Hey! Anybody read any good books lately? Tipplin' Tommy Pynchon's got a new doorstop out, "Against the Day." This Work of Literature Is Sold By Weight, Not By Volume... I'm 100 pages into it, it's flippin' great, but I've had to start a running list of characters -- now Darby Suckling, that's the "mascotte" on the airship Inconvenient? Or is he the haunted Pinkerton with the heart of gold...?

Ah! Studio 60! Yes. Right.

Having seen only last week's episode of this deathless classic of the televisual arts, I feel in need of a bit of a primer. So I guess the thing to do at this point is to look up this Aaron Sorkin character Mannion's always on about. What's he, some sort of actor or something? Mmm-kay, Wikipedia... Ah! The West Wing! So Studio 60 is The West Wing, but, you know, funny. Right. I'm now officially Caught Up. I note with some sobriety that Sorkin is six months my junior. Depressing? Nah!

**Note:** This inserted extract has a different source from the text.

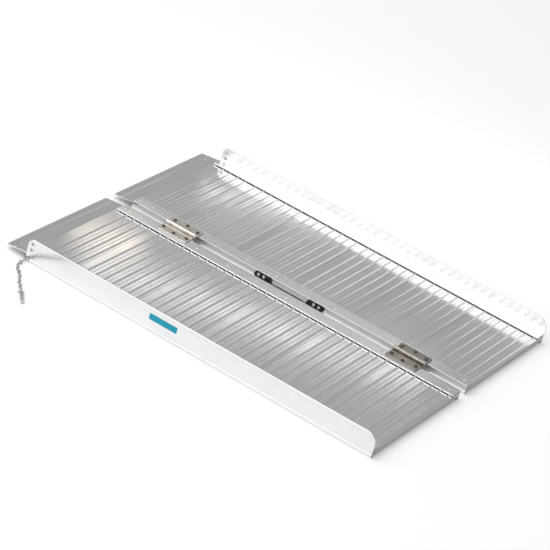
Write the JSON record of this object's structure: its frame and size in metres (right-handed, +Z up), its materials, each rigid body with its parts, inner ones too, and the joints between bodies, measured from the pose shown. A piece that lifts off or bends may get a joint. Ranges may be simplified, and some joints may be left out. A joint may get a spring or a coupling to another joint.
{
  "type": "portable wheelchair ramp",
  "caption": "Folding aluminium wheelchair ramp with ribbed plank decks, raised side kerbs, butt hinges along the seam, a carrying handle and a tethered anchor pin.",
  "frame": {"origin": "middle of the floor rectangle that the unfolded ramp covers, at floor level", "axes": "+X down the ramp from the lip end to the lower end, +Y across it from the panel with the tether chain to the other panel, +Z up"},
  "size_m": [0.926, 0.915, 0.057],
  "materials": {
    "deck_aluminium": "mill-finish extruded planks with fine draw lines",
    "rail_aluminium": "bright satin extrusion",
    "hinge_steel": "satin plated steel, slightly warm",
    "fastener_steel": "plain steel screws, pins and rivets",
    "bolt_steel": "blackened steel button-head screws",
    "pin_steel": "turned steel",
    "chain_steel": "dull plated steel links",
    "black_plastic": "moulded black nylon"
  },
  "bodies": {
    "near_panel": {"anchor_pin": "pin_steel", "chain_eye_link": "chain_steel", "hinge_1_near_bolt_1": "bolt_steel", "hinge_1_near_bolt_2": "bolt_steel", "hinge_1_near_bolt_3": "bolt_steel", "hinge_1_near_leaf": "hinge_steel", "hinge_1_pin": "fastener_steel", "hinge_2_near_bolt_1": "bolt_steel", "hinge_2_near_bolt_2": "bolt_steel", "hinge_2_near_bolt_3": "bolt_steel", "hinge_2_near_leaf": "hinge_steel", "hinge_2_pin": "fastener_steel", "near_deck_plank_1": "deck_aluminium", "near_deck_plank_2": "deck_aluminium", "near_deck_plank_3": "deck_aluminium", "near_deck_plank_4": "deck_aluminium", "near_deck_plank_5": "deck_aluminium", "near_inner_rail": "rail_aluminium", "near_kerb_eyelet_1": "pin_steel", "near_kerb_eyelet_2": "pin_steel", "near_lip_plank": "deck_aluminium", "near_side_rail": "rail_aluminium", "split_ring": "chain_steel", "tether_chain": "chain_steel"},
    "far_panel": {"far_deck_plank_1": "deck_aluminium", "far_deck_plank_2": "deck_aluminium", "far_deck_plank_3": "deck_aluminium", "far_deck_plank_4": "deck_aluminium", "far_deck_plank_5": "deck_aluminium", "far_inner_rail": "rail_aluminium", "far_kerb_eyelet_1": "pin_steel", "far_kerb_eyelet_2": "pin_steel", "far_lip_plank": "deck_aluminium", "far_side_rail": "rail_aluminium", "handle_foot_1": "black_plastic", "handle_foot_2": "black_plastic", "handle_grip": "black_plastic", "handle_screw_1": "fastener_steel", "handle_screw_2": "fastener_steel", "handle_screw_3": "fastener_steel", "handle_screw_4": "fastener_steel", "hinge_1_far_bolt_1": "bolt_steel", "hinge_1_far_bolt_2": "bolt_steel", "hinge_1_far_bolt_3": "bolt_steel", "hinge_1_far_leaf": "hinge_steel", "hinge_2_far_bolt_1": "bolt_steel", "hinge_2_far_bolt_2": "bolt_steel", "hinge_2_far_bolt_3": "bolt_steel", "hinge_2_far_leaf": "hinge_steel"}
  },
  "joints": [
    {"name": "fold_hinge", "type": "hinge", "parent": "near_panel", "child": "far_panel", "pos_m": [0, 0.003, 0.0276], "axis": [1, 0, 0], "range_deg": [0, 176]}
  ]
}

Hey: Here's something I betcha didn't know: Allison Janney was in my class at Kenyon. No, seriously! The 18-year-old Allison was pretty much indistinguishable from the 46-year-old edition, all gangly limbs and dusky voice and huge black eyes that invite comparison to limpid pools in the undereducated. She was also about 6'2" and a Dramanoid, which more or less put her out of my league -- but I did OK in the Kenyon Alumna department. (Hey! There's a Kenyon Pun in that last sentence! Go Lords!)

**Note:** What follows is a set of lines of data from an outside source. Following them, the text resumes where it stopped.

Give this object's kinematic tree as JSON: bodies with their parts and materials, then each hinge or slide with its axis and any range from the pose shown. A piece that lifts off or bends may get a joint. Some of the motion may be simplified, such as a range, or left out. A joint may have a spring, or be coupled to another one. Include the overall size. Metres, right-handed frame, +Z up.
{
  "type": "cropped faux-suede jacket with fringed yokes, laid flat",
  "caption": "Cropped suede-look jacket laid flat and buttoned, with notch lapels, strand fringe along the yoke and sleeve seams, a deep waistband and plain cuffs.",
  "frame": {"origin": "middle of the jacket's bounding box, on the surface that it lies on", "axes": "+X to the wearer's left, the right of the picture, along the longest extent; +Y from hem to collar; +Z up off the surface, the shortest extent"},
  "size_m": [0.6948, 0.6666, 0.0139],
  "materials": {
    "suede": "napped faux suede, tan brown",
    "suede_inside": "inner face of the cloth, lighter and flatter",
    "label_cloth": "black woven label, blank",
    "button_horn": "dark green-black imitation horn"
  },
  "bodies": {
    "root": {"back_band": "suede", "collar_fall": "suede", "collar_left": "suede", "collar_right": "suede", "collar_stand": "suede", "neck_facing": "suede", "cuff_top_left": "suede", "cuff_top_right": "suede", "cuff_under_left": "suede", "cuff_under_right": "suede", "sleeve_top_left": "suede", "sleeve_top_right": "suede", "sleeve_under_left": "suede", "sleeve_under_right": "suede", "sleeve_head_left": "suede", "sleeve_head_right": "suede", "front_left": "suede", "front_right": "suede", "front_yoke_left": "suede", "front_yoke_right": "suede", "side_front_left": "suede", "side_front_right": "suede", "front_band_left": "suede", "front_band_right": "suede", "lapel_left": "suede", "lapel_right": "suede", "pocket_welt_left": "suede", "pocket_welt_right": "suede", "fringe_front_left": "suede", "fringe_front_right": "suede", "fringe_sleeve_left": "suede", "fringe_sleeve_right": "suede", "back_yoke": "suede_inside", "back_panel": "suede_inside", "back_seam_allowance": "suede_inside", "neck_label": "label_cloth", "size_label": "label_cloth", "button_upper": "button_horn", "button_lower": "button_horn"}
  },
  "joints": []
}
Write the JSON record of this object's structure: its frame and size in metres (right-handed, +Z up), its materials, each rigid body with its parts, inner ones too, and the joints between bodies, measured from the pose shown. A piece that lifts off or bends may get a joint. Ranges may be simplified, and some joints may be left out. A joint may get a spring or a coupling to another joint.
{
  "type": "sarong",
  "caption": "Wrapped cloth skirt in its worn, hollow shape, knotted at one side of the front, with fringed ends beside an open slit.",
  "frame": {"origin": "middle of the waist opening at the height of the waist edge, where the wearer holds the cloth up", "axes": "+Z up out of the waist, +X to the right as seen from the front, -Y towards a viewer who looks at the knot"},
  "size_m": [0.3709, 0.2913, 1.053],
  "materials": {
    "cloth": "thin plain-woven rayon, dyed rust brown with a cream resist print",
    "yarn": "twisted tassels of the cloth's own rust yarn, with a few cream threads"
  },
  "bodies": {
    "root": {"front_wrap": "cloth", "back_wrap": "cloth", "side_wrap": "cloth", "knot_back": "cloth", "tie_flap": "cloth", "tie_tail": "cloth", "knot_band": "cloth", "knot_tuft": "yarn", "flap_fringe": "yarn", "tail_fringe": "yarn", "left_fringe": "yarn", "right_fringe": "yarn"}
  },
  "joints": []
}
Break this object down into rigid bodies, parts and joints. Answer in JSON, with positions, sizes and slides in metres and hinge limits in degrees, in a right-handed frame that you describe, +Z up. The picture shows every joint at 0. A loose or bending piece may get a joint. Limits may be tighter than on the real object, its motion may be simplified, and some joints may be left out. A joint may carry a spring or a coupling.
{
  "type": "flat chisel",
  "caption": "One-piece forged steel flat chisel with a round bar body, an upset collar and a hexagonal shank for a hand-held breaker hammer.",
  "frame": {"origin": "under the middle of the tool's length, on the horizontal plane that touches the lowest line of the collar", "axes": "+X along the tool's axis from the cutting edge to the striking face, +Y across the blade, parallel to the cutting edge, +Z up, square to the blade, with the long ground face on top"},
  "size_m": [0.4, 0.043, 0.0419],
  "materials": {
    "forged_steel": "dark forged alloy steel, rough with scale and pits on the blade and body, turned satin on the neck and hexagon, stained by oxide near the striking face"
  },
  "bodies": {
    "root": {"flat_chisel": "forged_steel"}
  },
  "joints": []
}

OK, OK, the show... NBC.com... "As one of the funniest actors of his generation, [Matthew] Perry has impressed critics and made audiences laugh in his Emmy-nominated role as Chandler Bing on 'Friends'...." Hmm. "As one of..."? Bit clumsy, that. I guess they don't hire the Thomas Pynchons to write the website copy down at NBC.... Bradley Whitford -- Jowly McSmirkface from The West Wing, OK... That Nathan Corddry, he looks like somebody, can't think who.... Timothy Busfield -- what's he got on Sorkin, I wonder? Must be something Deep and Dark and Dreadful, otherwise he's a script boy.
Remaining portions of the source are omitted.